▶ [YOUR GOAL]:
Pull out of the data below the stretch of lines bounded by the one containing "extrude(amount=PILE_HEIGHT)" and the one containing "for corner in", both bounds included, unchanged.

##########

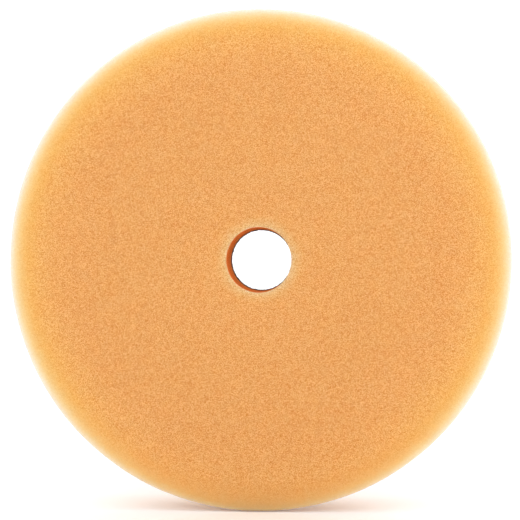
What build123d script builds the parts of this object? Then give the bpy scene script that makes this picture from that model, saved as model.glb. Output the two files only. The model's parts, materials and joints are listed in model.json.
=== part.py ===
"""Foam polishing pad for a random-orbital car polisher, as a bonded laminate.

The pad stands upright like a wheel, with its axis along Y. The working face looks
towards -Y and the loop backing towards +Y. The origin is the centre of the loop
face, the plane that sits on the polisher's backing plate, so every layer lies at
a depth below that plane, towards -Y.
"""

import os

from build123d import *

# Driving dimensions, in millimetres
FACE_DIAMETER = 150.0  # the working face, the widest part of the pad
BACK_DIAMETER = 130.0  # the foam where it meets the backing
TOTAL_THICKNESS = 25.0  # from the loop face to the working face
HOLE_DIAMETER = 19.5  # the centring hole, through every layer
RIM_LAND = 0.6  # the short straight edge beside the working face
RIM_ROUNDING = 0.3  # where that edge meets the working face
PILE_HEIGHT = 1.2  # the hook-and-loop pile, from its ground to its tips
GROUND_THICKNESS = 0.6  # the knitted ground that the pile stands on
FILM_THICKNESS = 0.3  # the hot-melt film that bonds the ground to the foam
FABRIC_INSET = 0.5  # the fabric is cut this far inside the foam's back edge
FILM_INSET = 1.0  # the film stops this far inside the foam's back edge

# Depths of the layers below the loop face
GROUND_DEPTH = PILE_HEIGHT
FILM_DEPTH = GROUND_DEPTH + GROUND_THICKNESS
FOAM_DEPTH = FILM_DEPTH + FILM_THICKNESS

HOLE_RADIUS = HOLE_DIAMETER / 2
FACE_RADIUS = FACE_DIAMETER / 2
BACK_RADIUS = BACK_DIAMETER / 2
FABRIC_RADIUS = BACK_RADIUS - FABRIC_INSET
FILM_RADIUS = BACK_RADIUS - FILM_INSET


# The foam block: a disc whose side tapers from the working face to the backing
with BuildPart() as foam_body:
    with BuildSketch(Plane.XY):
        with BuildLine():
            Polyline(
                (HOLE_RADIUS, -TOTAL_THICKNESS),
                (FACE_RADIUS, -TOTAL_THICKNESS),
                (FACE_RADIUS, RIM_LAND - TOTAL_THICKNESS),
                (BACK_RADIUS, -FOAM_DEPTH),
                (HOLE_RADIUS, -FOAM_DEPTH),
                close=True,
            )
        make_face()
    revolve(axis=Axis.Y)
    face_edges = foam_body.edges().filter_by(GeomType.CIRCLE).group_by(Axis.Y)[0]
    fillet(face_edges.sort_by(SortBy.RADIUS)[-1], RIM_ROUNDING)

# The hot-melt film, sealed between the foam and the fabric
with BuildPart() as adhesive_film:
    with BuildSketch(Plane.XZ.offset(FILM_DEPTH)):
        Circle(FILM_RADIUS)
        Circle(HOLE_RADIUS, mode=Mode.SUBTRACT)
    extrude(amount=FILM_THICKNESS)

# The fabric's knitted ground
with BuildPart() as loop_ground:
    with BuildSketch(Plane.XZ.offset(GROUND_DEPTH)):
        Circle(FABRIC_RADIUS)
        Circle(HOLE_RADIUS, mode=Mode.SUBTRACT)
    extrude(amount=GROUND_THICKNESS)

# The fabric's pile of loops, as the layer that the loops fill
with BuildPart() as loop_pile:
    with BuildSketch(Plane.XZ):
        Circle(FABRIC_RADIUS)
        Circle(HOLE_RADIUS, mode=Mode.SUBTRACT)
    extrude(amount=PILE_HEIGHT)


foam_body.part.label = "foam_body"
adhesive_film.part.label = "adhesive_film"
loop_ground.part.label = "loop_ground"
loop_pile.part.label = "loop_pile"

os.makedirs("parts", exist_ok=True)
export_step(foam_body.part, "parts/foam_body.step")
export_step(adhesive_film.part, "parts/adhesive_film.step")
export_step(loop_ground.part, "parts/loop_ground.step")
export_step(loop_pile.part, "parts/loop_pile.step")
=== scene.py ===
"""Looks for the foam polishing pad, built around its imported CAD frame.

The pad's axis is Y: the working face looks towards -Y and the loop backing towards +Y.
Seven pieces stand for the four CAD nodes: the open-cell foam block, the hot-melt film,
the knitted ground of the loop fabric, and four quarters of the pile of separate loops.
Lengths are in metres, and MM turns the small ones into metres.
"""

import json
import math

import bpy
import numpy as np
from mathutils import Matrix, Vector, noise


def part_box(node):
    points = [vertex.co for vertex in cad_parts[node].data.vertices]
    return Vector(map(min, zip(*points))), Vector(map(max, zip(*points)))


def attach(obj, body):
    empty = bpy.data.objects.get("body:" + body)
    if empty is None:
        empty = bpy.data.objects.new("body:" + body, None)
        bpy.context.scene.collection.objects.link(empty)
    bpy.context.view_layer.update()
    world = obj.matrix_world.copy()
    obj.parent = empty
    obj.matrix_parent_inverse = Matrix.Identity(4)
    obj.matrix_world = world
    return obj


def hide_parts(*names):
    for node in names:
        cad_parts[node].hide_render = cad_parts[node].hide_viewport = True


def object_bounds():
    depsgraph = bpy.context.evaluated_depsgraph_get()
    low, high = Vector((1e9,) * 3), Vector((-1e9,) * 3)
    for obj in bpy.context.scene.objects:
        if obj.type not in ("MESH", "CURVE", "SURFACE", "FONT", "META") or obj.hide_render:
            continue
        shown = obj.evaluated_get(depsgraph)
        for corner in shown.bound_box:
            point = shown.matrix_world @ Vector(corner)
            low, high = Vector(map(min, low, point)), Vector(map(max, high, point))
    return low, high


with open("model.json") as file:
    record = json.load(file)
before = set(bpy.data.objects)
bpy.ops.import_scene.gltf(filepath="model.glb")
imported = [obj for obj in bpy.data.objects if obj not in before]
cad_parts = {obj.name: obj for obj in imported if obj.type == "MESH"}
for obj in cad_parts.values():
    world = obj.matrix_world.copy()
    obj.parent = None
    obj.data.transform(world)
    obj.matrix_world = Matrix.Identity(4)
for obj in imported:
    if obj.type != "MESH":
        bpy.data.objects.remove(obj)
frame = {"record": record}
cad_low, cad_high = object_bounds()

MM = 0.001
TURN = 2 * math.pi
rng = np.random.default_rng(23)

# ---------------------------------------------------------------- sizes from the frame

mounts = {mount["name"]: mount for mount in frame["record"]["mounts"]}
HOLE_RADIUS = mounts["centring_hole"]["dims"]["r_mm"] * MM
foam_low, foam_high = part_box("foam_body")
film_low, film_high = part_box("adhesive_film")
ground_low, ground_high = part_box("loop_ground")
pile_low, pile_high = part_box("loop_pile")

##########

▶ [SOLUTION TO THIS EXERCISE]:
    extrude(amount=PILE_HEIGHT)


foam_body.part.label = "foam_body"
adhesive_film.part.label = "adhesive_film"
loop_ground.part.label = "loop_ground"
loop_pile.part.label = "loop_pile"

os.makedirs("parts", exist_ok=True)
export_step(foam_body.part, "parts/foam_body.step")
export_step(adhesive_film.part, "parts/adhesive_film.step")
export_step(loop_ground.part, "parts/loop_ground.step")
export_step(loop_pile.part, "parts/loop_pile.step")
=== scene.py ===
"""Looks for the foam polishing pad, built around its imported CAD frame.

The pad's axis is Y: the working face looks towards -Y and the loop backing towards +Y.
Seven pieces stand for the four CAD nodes: the open-cell foam block, the hot-melt film,
the knitted ground of the loop fabric, and four quarters of the pile of separate loops.
Lengths are in metres, and MM turns the small ones into metres.
"""

import json
import math

import bpy
import numpy as np
from mathutils import Matrix, Vector, noise


def part_box(node):
    points = [vertex.co for vertex in cad_parts[node].data.vertices]
    return Vector(map(min, zip(*points))), Vector(map(max, zip(*points)))


def attach(obj, body):
    empty = bpy.data.objects.get("body:" + body)
    if empty is None:
        empty = bpy.data.objects.new("body:" + body, None)
        bpy.context.scene.collection.objects.link(empty)
    bpy.context.view_layer.update()
    world = obj.matrix_world.copy()
    obj.parent = empty
    obj.matrix_parent_inverse = Matrix.Identity(4)
    obj.matrix_world = world
    return obj


def hide_parts(*names):
    for node in names:
        cad_parts[node].hide_render = cad_parts[node].hide_viewport = True


def object_bounds():
    depsgraph = bpy.context.evaluated_depsgraph_get()
    low, high = Vector((1e9,) * 3), Vector((-1e9,) * 3)
    for obj in bpy.context.scene.objects:
        if obj.type not in ("MESH", "CURVE", "SURFACE", "FONT", "META") or obj.hide_render:
            continue
        shown = obj.evaluated_get(depsgraph)
        for corner in shown.bound_box:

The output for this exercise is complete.